Don Harman – If you don’t live in the Kansas City metro area, just go ahead and skip to the next entry. Many of us within the WDAF broadcast radius managed to have at least a little affection for weatherman Don Harman. As is typical with members of his profession, on air he came across as a goof. But he was a pleasant goof, the kind of guy you’d laugh at politely rather than shoo out of your cubicle at work. Clearly there was some darkness behind the scenes, as he killed himself late this year. Turns out he was the sort of person you don’t realize you miss until he’s permanently gone.

Borders Books – Speaking of things I didn’t think I’d miss. When it was still around, Borders struck me as the Wal-Mart of bookstores. It was a huge chain that tended to run small, independent stores out of business. But then it turned out it wasn’t the biggest fish in the pond, driven to bankruptcy largely by competition from Amazon. Though I figured I wouldn’t particularly care about its demise, I found I actually missed having a big bookstore to wander around in, especially when I needed to kill some time between an afternoon event and dinner.
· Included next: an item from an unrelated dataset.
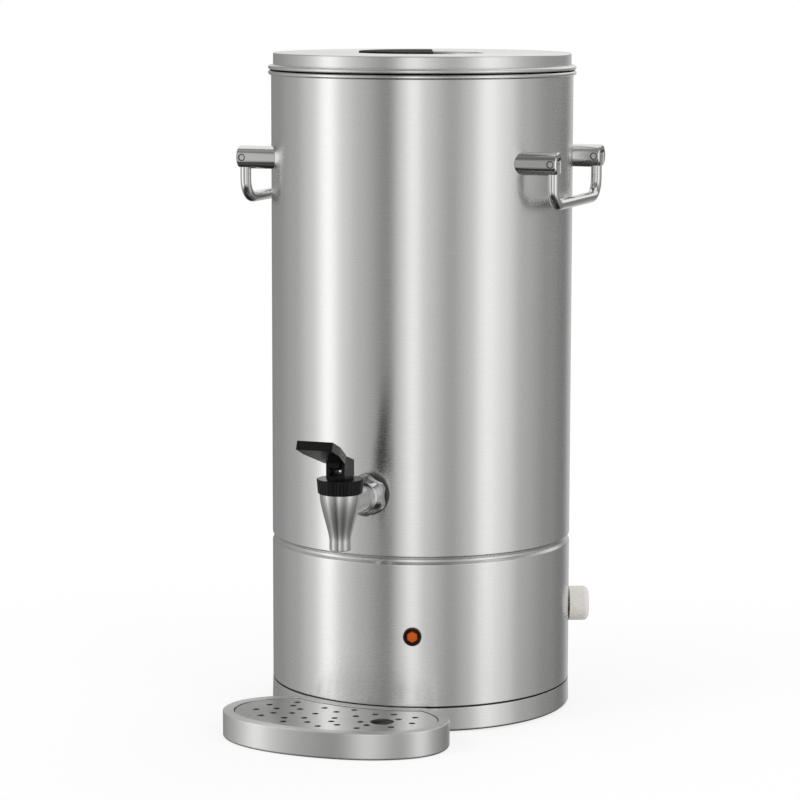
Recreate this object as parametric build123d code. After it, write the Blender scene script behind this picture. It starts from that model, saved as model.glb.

Russell Hoban – When I was growing up, society’s gender stupidity held that boys were supposed to like stories about boys and girls were supposed to like stories about girls. At least in my life, Frances the Badger put a stop to that. Frances is – in words intended to describe a different badger – “really pretty badass.” She deals with common childhood challenges – new sibling, finicky eating, jerk friend – with an earnest cleverness that’s impossible not to love. And as if that wasn’t enough, Russell Hoban also gave us The Little Brute Family, who were wonderfully entertaining aside from being a little more treacly than Frances. Wonderful illustrations from Garth Williams and his then-wife Lillian didn’t exactly hurt. Plus he enjoyed a separate career writing novels for adults. The world is a poorer place when such people pass.